[The exercise]
The data below needs to be returned exactly, line for line.

Dataset entries:

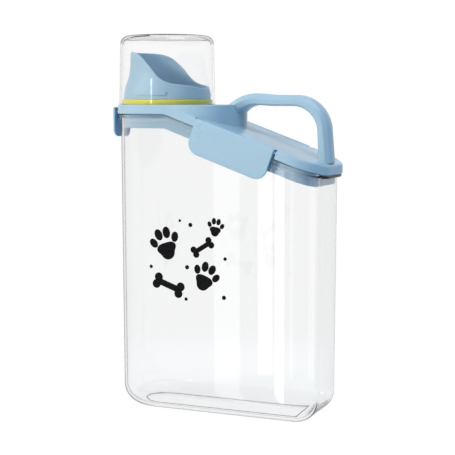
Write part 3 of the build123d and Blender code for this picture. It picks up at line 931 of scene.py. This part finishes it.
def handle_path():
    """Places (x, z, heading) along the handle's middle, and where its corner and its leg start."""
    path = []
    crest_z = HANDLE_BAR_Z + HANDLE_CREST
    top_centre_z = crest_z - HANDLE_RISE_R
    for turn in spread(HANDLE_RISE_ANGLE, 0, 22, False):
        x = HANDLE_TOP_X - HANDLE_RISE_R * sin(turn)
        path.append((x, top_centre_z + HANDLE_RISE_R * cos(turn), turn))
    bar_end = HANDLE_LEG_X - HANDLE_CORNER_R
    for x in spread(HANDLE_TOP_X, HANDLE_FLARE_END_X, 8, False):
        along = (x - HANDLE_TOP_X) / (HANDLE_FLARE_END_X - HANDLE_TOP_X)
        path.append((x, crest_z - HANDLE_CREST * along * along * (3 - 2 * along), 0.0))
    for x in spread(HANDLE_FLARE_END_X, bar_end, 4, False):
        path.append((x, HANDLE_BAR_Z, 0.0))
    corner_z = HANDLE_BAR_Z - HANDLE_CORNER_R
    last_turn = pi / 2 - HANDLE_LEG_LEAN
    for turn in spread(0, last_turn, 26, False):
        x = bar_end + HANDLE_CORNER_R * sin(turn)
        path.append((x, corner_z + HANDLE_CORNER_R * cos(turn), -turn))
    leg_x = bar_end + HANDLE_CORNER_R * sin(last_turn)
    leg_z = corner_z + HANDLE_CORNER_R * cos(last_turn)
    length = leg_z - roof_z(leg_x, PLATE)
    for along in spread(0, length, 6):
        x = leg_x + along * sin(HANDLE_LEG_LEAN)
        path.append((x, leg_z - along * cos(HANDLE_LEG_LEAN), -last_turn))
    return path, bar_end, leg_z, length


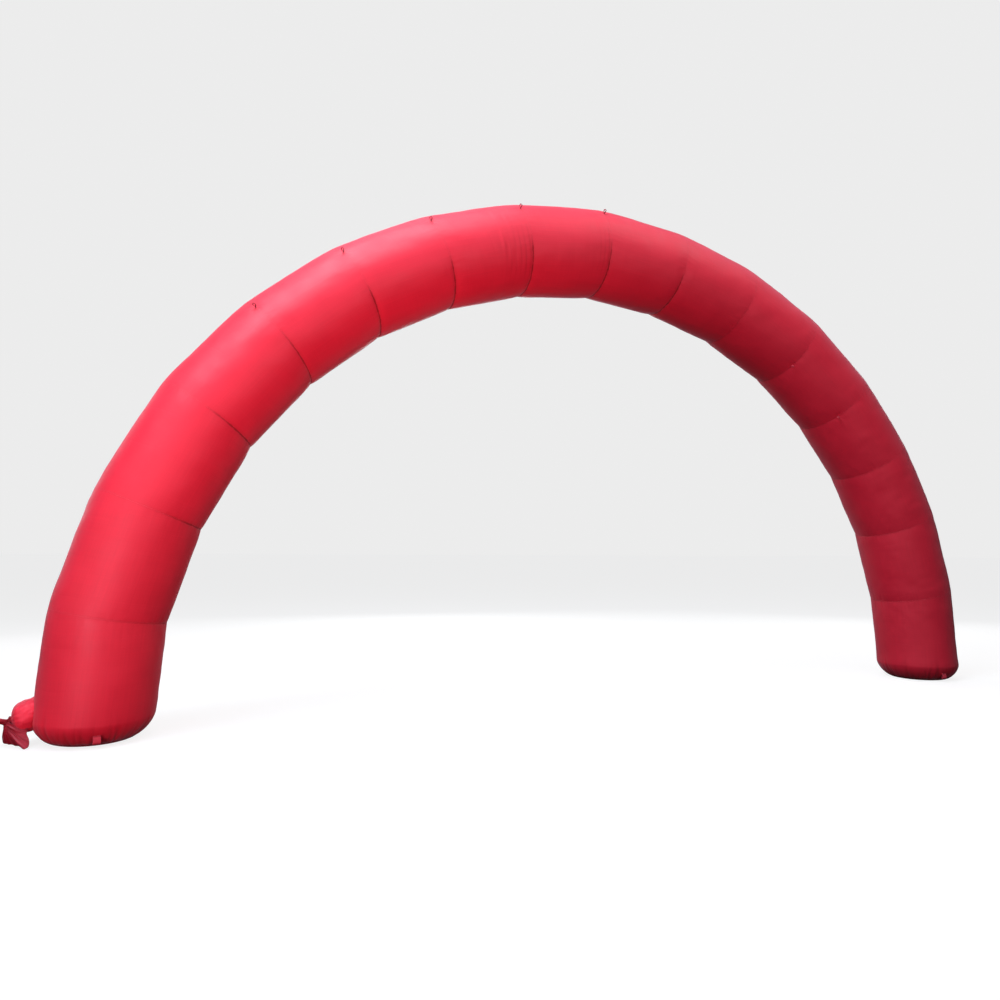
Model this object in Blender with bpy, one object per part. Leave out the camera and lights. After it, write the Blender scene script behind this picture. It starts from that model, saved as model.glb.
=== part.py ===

[Written solution]
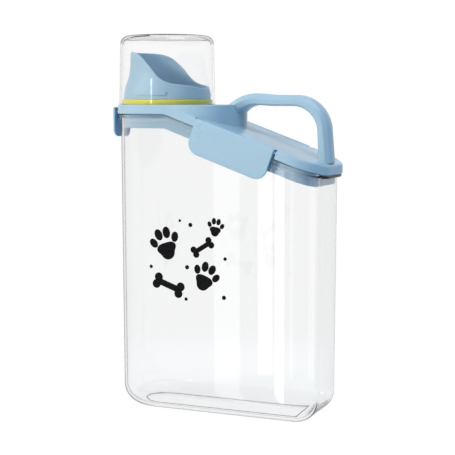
Write part 3 of the build123d and Blender code for this picture. It picks up at line 931 of scene.py. This part finishes it.
def handle_path():
    """Places (x, z, heading) along the handle's middle, and where its corner and its leg start."""
    path = []
    crest_z = HANDLE_BAR_Z + HANDLE_CREST
    top_centre_z = crest_z - HANDLE_RISE_R
    for turn in spread(HANDLE_RISE_ANGLE, 0, 22, False):
        x = HANDLE_TOP_X - HANDLE_RISE_R * sin(turn)
        path.append((x, top_centre_z + HANDLE_RISE_R * cos(turn), turn))
    bar_end = HANDLE_LEG_X - HANDLE_CORNER_R
    for x in spread(HANDLE_TOP_X, HANDLE_FLARE_END_X, 8, False):
        along = (x - HANDLE_TOP_X) / (HANDLE_FLARE_END_X - HANDLE_TOP_X)
        path.append((x, crest_z - HANDLE_CREST * along * along * (3 - 2 * along), 0.0))
    for x in spread(HANDLE_FLARE_END_X, bar_end, 4, False):
        path.append((x, HANDLE_BAR_Z, 0.0))
    corner_z = HANDLE_BAR_Z - HANDLE_CORNER_R
    last_turn = pi / 2 - HANDLE_LEG_LEAN
    for turn in spread(0, last_turn, 26, False):
        x = bar_end + HANDLE_CORNER_R * sin(turn)
        path.append((x, corner_z + HANDLE_CORNER_R * cos(turn), -turn))
    leg_x = bar_end + HANDLE_CORNER_R * sin(last_turn)
    leg_z = corner_z + HANDLE_CORNER_R * cos(last_turn)
    length = leg_z - roof_z(leg_x, PLATE)
    for along in spread(0, length, 6):
        x = leg_x + along * sin(HANDLE_LEG_LEAN)
        path.append((x, leg_z - along * cos(HANDLE_LEG_LEAN), -last_turn))
    return path, bar_end, leg_z, length


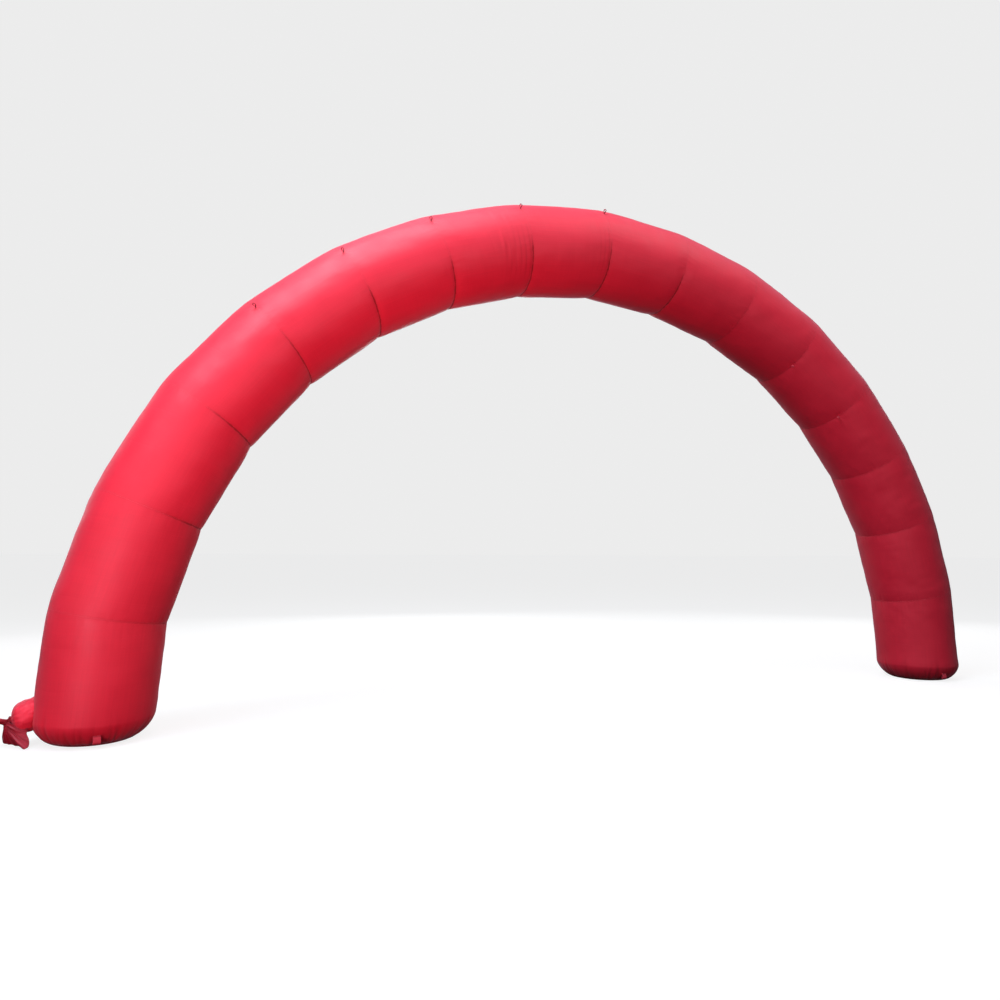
Model this object in Blender with bpy, one object per part. Leave out the camera and lights. After it, write the Blender scene script behind this picture. It starts from that model, saved as model.glb.
=== part.py ===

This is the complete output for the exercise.